Anne of Cleves: Revenge of the Repulsed by Jackie Jones

Anne of Cleves by Hans Holbein

Anne of Cleves by Hans HolbeinAnne of Cleves (9/22/1515 –7/16/1557), Henry VIII’s fourth wife, was the luckiest of all six. Escaping both sex and scalpel, her six-month-long marriage was annulled without consummation and she lived to see the coronation of Queen Mary, unlike the other dead, decapitated, or divorced queens.

Anne, the little girl from Dusseldorf, was last on everyone’s list. Women throughout the world had heard about Henry’s marital problems and his drastic solutions. No one could spare a neck, thank you, no. Henry’s advisor, Cromwell, convinced him to give Germany a go. Germany would make an excellent alliance, what with all those Protestants, and Henry and Rome being edgy friends. Henry agreed, but requested that his wingman-painter, Holbein, paint Anne…and her sisters. Henry probably picked Anne because the painter left out the small pox scars.

They met face-to-face in 1540. King Henry thought it would be great fun to wear a disguise. It had always been a kick, when ladies pretended not to notice the towering fat man with the bodyguards. So Henry waddled in and planted a sloppy kiss on her cheek. Anne shrieked like the Pope reading Luther’s graffiti, and cussed him out in German.

Henry lost interest after that. He thought she looked like a fat horse and claimed she smelled terrible which, in 1540, and coming from a man with an open sore on his leg, must have been something particularly fragrant. But a contract’s a contract. Luckily, she agreed to a divorce and he rewarded her handsomely.

So Anne might have been the blind date gone bad; the chick whose brother swears has a “great personality” and you’ll really dig her. She likes to gamble and drink beer, what can go wrong? Anne’s the girl in the bar at 2am when the boys have their booze goggles on. They wake up the next day and give her their wallet, really, no, here you go, take a cab, I’ll call you. But Anne laughs and skips merrily to the bank.

Anne got the house and the car and the bling.
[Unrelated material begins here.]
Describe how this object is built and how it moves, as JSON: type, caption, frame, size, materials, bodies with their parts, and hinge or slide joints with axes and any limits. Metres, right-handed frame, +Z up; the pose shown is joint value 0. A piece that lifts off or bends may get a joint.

Anne went on to win Miss Congeniality of the Court. Should the replacement Queen lose her head in errors of judgment, Anne promised to come back, pump the keg, and play a few rounds of five-card stud with Henry. Which she did. She was kind to his daughters, came and went as she pleased. She wasn’t an evil Step Mother nor a Trophy Wife. Anne was so solid, she was the block on which the trophy wife later sat, and, eventually, rested her neck.

Anne lived, most of all.

Coming in last isn’t always a bad thing.